» INSTRUCTIONS FOR THE TASK: Your task is to repeat only the lines from the one with "for name, plane" through the one with "STRIP_MAP_SCALE = 100", exactly as they stand, both ends included.

» DATA EXTRACT:
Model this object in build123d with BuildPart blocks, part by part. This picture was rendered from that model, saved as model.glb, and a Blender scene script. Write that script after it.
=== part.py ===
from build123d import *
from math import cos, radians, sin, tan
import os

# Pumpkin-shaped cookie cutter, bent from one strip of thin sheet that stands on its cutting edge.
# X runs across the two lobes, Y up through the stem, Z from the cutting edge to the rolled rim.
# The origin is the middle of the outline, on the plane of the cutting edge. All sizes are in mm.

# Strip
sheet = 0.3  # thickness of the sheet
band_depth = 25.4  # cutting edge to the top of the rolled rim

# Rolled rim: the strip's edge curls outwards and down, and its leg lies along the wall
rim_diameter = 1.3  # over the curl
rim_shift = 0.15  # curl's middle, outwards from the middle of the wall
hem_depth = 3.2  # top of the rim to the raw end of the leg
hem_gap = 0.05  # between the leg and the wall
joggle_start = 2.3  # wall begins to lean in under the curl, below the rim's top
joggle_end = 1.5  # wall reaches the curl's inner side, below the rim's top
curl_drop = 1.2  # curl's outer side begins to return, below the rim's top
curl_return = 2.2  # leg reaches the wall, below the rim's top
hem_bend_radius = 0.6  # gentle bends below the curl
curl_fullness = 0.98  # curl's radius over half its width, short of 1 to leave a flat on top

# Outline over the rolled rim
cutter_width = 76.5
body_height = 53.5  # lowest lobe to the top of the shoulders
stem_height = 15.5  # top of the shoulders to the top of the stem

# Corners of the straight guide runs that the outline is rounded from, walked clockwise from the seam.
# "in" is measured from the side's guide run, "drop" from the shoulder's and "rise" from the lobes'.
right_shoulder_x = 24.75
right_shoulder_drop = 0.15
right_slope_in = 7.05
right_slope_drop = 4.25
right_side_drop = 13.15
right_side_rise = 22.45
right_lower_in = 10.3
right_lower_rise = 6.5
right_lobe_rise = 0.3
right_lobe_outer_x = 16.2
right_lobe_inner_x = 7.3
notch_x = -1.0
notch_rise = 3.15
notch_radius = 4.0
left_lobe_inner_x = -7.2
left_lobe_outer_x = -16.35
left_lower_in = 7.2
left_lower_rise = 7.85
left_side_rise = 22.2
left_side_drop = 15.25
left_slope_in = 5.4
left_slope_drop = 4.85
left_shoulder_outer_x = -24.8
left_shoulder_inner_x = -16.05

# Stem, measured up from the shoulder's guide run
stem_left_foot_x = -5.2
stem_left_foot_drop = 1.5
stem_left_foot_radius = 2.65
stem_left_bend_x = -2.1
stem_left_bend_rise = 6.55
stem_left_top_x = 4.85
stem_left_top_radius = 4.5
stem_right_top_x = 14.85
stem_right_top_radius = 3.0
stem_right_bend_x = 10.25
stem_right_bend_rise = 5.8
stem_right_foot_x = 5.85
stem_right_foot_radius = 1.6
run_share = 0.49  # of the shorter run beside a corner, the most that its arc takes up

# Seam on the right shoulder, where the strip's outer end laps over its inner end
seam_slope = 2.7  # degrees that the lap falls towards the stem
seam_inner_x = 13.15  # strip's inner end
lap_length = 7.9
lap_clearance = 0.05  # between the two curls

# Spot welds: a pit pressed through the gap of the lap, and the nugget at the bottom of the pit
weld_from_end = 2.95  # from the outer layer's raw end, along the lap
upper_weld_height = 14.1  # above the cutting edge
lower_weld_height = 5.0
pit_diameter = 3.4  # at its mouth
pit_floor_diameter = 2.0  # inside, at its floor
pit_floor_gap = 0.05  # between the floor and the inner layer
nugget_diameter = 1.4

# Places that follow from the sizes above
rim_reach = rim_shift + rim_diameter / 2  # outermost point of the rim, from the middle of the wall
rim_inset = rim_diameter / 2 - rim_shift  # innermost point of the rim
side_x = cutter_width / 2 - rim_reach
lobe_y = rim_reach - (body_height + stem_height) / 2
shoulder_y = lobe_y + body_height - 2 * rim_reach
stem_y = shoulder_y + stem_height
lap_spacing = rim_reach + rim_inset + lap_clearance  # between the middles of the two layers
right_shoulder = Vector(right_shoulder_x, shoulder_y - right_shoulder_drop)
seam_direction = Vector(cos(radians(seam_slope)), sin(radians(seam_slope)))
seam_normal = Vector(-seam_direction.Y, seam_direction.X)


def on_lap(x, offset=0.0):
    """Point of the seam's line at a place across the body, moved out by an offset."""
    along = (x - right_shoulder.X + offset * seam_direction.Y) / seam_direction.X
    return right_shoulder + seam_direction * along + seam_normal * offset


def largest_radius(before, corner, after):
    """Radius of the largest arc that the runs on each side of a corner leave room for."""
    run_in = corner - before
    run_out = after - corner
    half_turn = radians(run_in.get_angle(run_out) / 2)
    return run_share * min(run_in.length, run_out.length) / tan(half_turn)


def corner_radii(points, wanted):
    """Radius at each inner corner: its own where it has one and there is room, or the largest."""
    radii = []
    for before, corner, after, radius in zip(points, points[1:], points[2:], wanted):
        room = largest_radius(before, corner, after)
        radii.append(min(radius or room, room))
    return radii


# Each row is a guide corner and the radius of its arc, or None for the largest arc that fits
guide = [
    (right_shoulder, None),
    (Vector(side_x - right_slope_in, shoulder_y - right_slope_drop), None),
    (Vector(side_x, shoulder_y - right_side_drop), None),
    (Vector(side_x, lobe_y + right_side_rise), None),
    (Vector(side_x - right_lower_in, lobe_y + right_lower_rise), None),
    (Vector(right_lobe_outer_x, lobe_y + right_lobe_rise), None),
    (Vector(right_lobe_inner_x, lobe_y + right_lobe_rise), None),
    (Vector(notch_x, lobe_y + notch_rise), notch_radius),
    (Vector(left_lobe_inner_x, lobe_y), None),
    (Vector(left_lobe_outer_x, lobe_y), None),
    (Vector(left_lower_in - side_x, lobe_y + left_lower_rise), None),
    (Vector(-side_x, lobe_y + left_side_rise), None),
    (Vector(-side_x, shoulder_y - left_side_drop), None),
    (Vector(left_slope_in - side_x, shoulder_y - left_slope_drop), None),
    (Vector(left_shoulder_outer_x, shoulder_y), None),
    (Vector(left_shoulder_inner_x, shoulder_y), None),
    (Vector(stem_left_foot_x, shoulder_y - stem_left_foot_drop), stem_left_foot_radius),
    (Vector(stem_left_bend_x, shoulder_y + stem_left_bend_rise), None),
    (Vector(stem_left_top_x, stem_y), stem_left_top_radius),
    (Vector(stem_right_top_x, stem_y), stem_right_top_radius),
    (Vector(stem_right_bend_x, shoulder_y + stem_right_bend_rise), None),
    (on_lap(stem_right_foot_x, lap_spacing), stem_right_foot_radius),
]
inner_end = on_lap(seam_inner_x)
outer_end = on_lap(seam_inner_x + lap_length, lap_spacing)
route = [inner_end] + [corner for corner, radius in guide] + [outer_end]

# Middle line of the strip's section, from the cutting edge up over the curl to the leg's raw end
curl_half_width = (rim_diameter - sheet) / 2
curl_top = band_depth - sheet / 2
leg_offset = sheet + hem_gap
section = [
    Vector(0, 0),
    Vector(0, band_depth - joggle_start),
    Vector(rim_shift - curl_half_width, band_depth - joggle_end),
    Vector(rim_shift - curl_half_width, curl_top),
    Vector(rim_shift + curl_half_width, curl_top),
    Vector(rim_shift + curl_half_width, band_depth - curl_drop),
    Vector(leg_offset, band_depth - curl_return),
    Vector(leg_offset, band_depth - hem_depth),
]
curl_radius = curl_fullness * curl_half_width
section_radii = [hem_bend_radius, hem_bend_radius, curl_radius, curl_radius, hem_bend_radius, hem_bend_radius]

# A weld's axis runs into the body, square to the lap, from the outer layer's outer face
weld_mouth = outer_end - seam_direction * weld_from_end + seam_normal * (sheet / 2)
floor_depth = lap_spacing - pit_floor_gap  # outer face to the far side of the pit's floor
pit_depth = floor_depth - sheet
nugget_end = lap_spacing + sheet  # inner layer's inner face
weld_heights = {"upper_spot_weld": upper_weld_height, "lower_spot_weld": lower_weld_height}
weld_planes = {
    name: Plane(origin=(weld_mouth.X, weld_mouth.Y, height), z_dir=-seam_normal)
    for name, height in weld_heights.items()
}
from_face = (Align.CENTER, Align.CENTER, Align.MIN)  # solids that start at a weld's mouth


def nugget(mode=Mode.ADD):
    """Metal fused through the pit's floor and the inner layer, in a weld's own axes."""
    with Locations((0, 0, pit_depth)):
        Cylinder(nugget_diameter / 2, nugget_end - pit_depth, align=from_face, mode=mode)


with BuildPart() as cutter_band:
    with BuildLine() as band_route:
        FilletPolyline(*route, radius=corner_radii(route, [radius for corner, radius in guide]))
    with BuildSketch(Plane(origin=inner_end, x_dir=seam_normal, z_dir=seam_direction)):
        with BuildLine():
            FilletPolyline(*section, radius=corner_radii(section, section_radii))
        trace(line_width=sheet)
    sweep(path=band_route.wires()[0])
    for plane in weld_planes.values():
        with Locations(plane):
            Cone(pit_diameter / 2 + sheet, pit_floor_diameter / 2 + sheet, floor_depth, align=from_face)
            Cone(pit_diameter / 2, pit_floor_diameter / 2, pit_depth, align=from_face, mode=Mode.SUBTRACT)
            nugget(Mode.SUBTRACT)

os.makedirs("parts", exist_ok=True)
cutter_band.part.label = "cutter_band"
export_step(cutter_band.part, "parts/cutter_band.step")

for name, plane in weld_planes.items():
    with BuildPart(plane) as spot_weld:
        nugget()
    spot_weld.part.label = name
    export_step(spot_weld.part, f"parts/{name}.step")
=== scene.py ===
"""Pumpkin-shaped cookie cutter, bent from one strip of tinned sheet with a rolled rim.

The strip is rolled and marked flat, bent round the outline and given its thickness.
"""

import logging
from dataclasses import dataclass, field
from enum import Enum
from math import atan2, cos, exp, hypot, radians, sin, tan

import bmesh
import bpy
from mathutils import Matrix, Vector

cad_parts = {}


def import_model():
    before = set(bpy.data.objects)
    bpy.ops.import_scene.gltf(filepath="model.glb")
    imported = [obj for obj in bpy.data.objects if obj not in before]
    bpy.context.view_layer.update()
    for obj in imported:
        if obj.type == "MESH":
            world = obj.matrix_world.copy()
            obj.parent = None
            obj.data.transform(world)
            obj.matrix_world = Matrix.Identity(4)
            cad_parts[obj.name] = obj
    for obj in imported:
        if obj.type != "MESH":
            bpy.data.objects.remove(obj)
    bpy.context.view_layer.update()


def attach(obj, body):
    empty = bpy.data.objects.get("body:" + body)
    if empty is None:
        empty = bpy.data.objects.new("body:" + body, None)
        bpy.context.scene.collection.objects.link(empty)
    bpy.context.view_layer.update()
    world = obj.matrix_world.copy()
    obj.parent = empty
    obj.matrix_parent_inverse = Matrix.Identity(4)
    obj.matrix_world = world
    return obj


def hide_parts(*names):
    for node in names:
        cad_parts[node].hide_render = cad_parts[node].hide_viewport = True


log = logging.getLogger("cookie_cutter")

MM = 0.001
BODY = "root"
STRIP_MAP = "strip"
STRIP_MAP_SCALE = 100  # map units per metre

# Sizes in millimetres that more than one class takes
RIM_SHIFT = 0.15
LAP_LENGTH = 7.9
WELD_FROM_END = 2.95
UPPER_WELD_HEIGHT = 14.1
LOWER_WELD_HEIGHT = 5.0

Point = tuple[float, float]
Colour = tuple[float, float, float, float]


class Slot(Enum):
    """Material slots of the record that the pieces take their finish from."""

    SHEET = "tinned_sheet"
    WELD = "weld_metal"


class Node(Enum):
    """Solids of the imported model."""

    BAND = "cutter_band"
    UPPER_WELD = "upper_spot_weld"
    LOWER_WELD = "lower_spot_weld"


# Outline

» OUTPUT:
for name, plane in weld_planes.items():
    with BuildPart(plane) as spot_weld:
        nugget()
    spot_weld.part.label = name
    export_step(spot_weld.part, f"parts/{name}.step")
=== scene.py ===
"""Pumpkin-shaped cookie cutter, bent from one strip of tinned sheet with a rolled rim.

The strip is rolled and marked flat, bent round the outline and given its thickness.
"""

import logging
from dataclasses import dataclass, field
from enum import Enum
from math import atan2, cos, exp, hypot, radians, sin, tan

import bmesh
import bpy
from mathutils import Matrix, Vector

cad_parts = {}


def import_model():
    before = set(bpy.data.objects)
    bpy.ops.import_scene.gltf(filepath="model.glb")
    imported = [obj for obj in bpy.data.objects if obj not in before]
    bpy.context.view_layer.update()
    for obj in imported:
        if obj.type == "MESH":
            world = obj.matrix_world.copy()
            obj.parent = None
            obj.data.transform(world)
            obj.matrix_world = Matrix.Identity(4)
            cad_parts[obj.name] = obj
    for obj in imported:
        if obj.type != "MESH":
            bpy.data.objects.remove(obj)
    bpy.context.view_layer.update()


def attach(obj, body):
    empty = bpy.data.objects.get("body:" + body)
    if empty is None:
        empty = bpy.data.objects.new("body:" + body, None)
        bpy.context.scene.collection.objects.link(empty)
    bpy.context.view_layer.update()
    world = obj.matrix_world.copy()
    obj.parent = empty
    obj.matrix_parent_inverse = Matrix.Identity(4)
    obj.matrix_world = world
    return obj


def hide_parts(*names):
    for node in names:
        cad_parts[node].hide_render = cad_parts[node].hide_viewport = True


log = logging.getLogger("cookie_cutter")

MM = 0.001
BODY = "root"
STRIP_MAP = "strip"
STRIP_MAP_SCALE = 100  # map units per metre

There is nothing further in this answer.